WORK REQUIRED
Will you repeat only the lines beginning at the one that mentions "luff_panel();" and ending at the one that mentions "record = json.load(file)", both of them included, exactly?

-=-=-=-=-

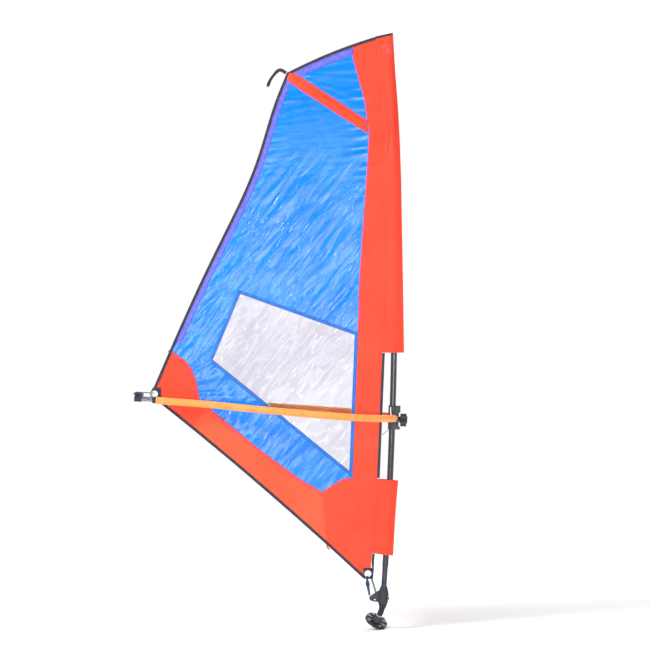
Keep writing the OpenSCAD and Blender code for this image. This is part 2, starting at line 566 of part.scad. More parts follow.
module batten_strap() color("black") in_row() sweep(strap_route, 4);

luff_panel();
foot_panel();
clew_panel();
main_panel();
head_panel();
window_film();
window_tape();
leech_tape();
head_tape();
leech_binding();
head_binding();
foot_binding();
luff_webbing();
sleeve_upper();
sleeve_lower();
batten_pocket();
batten();
batten_strap();
tack_patch();
tack_grommet();
clew_patch();
clew_ring();
mast_lower();
mast_upper();
mast_ferrule();
mast_top_plug();
extension_tube();
base_fitting();
base_axle();
base_sheave_near();
base_sheave_far();
downhaul_cleat();
release_button();
release_spring();
swivel_cup();
tendon();
tendon_ring();
foot_disc();
deck_stud();
arm_near();
arm_far();
grip_near();
grip_far();
boom_head();
clamp_liner();
clamp_pad();
clamp_knob();
collar_near();
collar_far();
tail_tubes();
tail_fitting();
tail_axle();
tail_sheave();
tail_cleat();
outhaul();
outhaul_bundle();
clew_lashing();
tie_line();
downhaul();
downhaul_bundle();
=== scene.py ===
import json
import math

import bpy
from mathutils import Matrix, Vector, geometry, noise
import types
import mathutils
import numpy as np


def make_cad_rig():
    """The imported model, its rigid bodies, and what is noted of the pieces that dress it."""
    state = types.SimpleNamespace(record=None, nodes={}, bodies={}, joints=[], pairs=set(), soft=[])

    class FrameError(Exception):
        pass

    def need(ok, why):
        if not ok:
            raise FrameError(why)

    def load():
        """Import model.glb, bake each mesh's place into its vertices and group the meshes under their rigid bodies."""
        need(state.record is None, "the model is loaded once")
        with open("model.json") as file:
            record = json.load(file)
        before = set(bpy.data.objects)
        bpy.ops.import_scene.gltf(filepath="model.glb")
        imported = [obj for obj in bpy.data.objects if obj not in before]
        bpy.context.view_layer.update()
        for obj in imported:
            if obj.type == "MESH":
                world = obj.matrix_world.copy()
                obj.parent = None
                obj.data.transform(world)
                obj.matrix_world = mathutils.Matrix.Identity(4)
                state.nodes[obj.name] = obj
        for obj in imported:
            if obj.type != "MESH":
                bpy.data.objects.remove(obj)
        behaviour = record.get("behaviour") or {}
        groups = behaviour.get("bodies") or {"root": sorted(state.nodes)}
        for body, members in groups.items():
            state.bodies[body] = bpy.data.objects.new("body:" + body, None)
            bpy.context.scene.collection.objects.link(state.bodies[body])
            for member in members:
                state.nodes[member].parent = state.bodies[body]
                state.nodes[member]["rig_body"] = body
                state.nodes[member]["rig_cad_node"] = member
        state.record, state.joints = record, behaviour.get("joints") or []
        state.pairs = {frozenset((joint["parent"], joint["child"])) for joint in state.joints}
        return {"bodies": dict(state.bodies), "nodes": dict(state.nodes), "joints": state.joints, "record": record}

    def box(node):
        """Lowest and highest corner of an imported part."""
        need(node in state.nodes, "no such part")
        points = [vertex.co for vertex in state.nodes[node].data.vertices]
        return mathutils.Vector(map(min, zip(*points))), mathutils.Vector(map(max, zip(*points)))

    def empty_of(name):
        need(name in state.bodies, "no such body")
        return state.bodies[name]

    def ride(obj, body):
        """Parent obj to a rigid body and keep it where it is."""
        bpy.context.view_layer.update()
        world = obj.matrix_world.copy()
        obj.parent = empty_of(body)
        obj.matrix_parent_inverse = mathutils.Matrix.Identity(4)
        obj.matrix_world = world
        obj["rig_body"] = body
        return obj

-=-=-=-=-

THE RESPONSE
luff_panel();
foot_panel();
clew_panel();
main_panel();
head_panel();
window_film();
window_tape();
leech_tape();
head_tape();
leech_binding();
head_binding();
foot_binding();
luff_webbing();
sleeve_upper();
sleeve_lower();
batten_pocket();
batten();
batten_strap();
tack_patch();
tack_grommet();
clew_patch();
clew_ring();
mast_lower();
mast_upper();
mast_ferrule();
mast_top_plug();
extension_tube();
base_fitting();
base_axle();
base_sheave_near();
base_sheave_far();
downhaul_cleat();
release_button();
release_spring();
swivel_cup();
tendon();
tendon_ring();
foot_disc();
deck_stud();
arm_near();
arm_far();
grip_near();
grip_far();
boom_head();
clamp_liner();
clamp_pad();
clamp_knob();
collar_near();
collar_far();
tail_tubes();
tail_fitting();
tail_axle();
tail_sheave();
tail_cleat();
outhaul();
outhaul_bundle();
clew_lashing();
tie_line();
downhaul();
downhaul_bundle();
=== scene.py ===
import json
import math

import bpy
from mathutils import Matrix, Vector, geometry, noise
import types
import mathutils
import numpy as np


def make_cad_rig():
    """The imported model, its rigid bodies, and what is noted of the pieces that dress it."""
    state = types.SimpleNamespace(record=None, nodes={}, bodies={}, joints=[], pairs=set(), soft=[])

    class FrameError(Exception):
        pass

    def need(ok, why):
        if not ok:
            raise FrameError(why)

    def load():
        """Import model.glb, bake each mesh's place into its vertices and group the meshes under their rigid bodies."""
        need(state.record is None, "the model is loaded once")
        with open("model.json") as file:
            record = json.load(file)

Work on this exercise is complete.